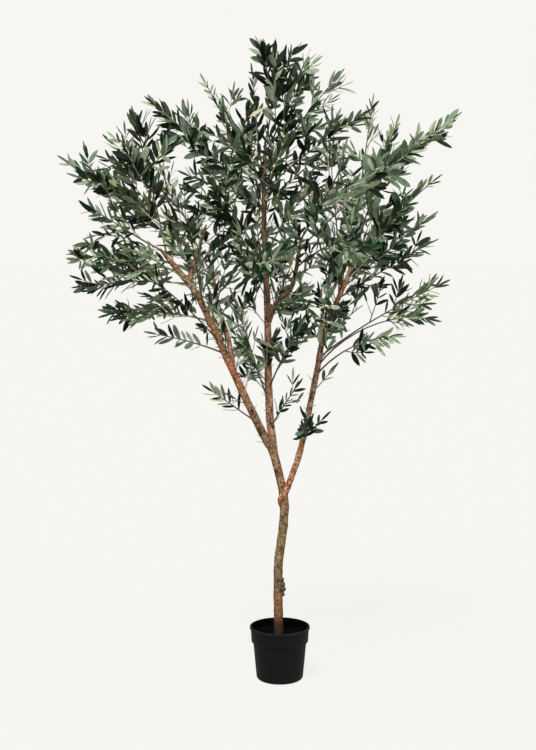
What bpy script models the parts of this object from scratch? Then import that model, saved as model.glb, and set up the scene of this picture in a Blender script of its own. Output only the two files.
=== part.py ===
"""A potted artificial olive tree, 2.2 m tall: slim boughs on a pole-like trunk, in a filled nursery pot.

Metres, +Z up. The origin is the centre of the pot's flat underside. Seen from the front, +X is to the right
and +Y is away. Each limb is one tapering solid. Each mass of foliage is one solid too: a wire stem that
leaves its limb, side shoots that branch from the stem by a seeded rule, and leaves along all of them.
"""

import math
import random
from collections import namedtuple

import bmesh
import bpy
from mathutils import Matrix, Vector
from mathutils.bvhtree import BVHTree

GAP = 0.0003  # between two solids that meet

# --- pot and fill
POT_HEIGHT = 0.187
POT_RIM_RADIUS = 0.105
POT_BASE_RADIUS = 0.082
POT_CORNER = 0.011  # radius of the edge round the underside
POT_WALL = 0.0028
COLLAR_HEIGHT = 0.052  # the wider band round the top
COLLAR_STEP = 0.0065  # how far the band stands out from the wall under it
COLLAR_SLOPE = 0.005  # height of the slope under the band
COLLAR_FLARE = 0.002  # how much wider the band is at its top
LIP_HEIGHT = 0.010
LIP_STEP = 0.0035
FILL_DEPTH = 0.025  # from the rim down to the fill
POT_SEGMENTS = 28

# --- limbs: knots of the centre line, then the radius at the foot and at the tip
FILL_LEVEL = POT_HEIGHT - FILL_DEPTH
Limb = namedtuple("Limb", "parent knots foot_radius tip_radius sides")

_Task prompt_
Please give an exact restatement of only the lines from the beginning of the material above to the line with "GAP = 0.0003", inclusive.

_Answer to the task_
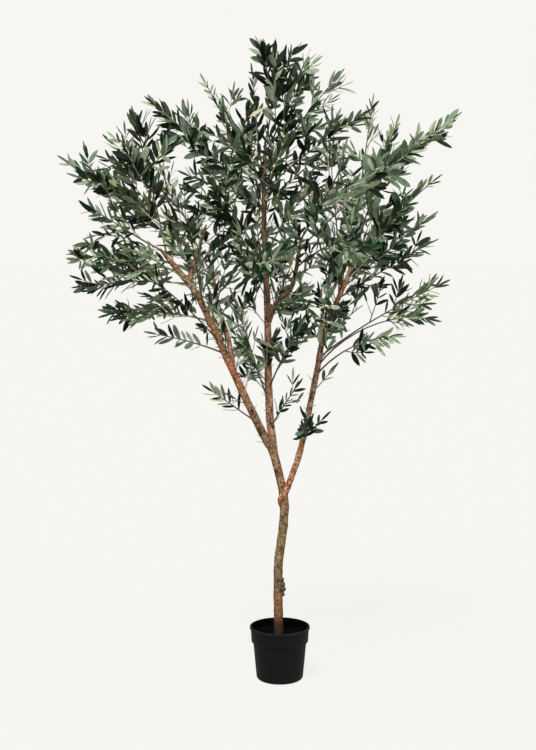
What bpy script models the parts of this object from scratch? Then import that model, saved as model.glb, and set up the scene of this picture in a Blender script of its own. Output only the two files.
=== part.py ===
"""A potted artificial olive tree, 2.2 m tall: slim boughs on a pole-like trunk, in a filled nursery pot.

Metres, +Z up. The origin is the centre of the pot's flat underside. Seen from the front, +X is to the right
and +Y is away. Each limb is one tapering solid. Each mass of foliage is one solid too: a wire stem that
leaves its limb, side shoots that branch from the stem by a seeded rule, and leaves along all of them.
"""

import math
import random
from collections import namedtuple

import bmesh
import bpy
from mathutils import Matrix, Vector
from mathutils.bvhtree import BVHTree

GAP = 0.0003  # between two solids that meet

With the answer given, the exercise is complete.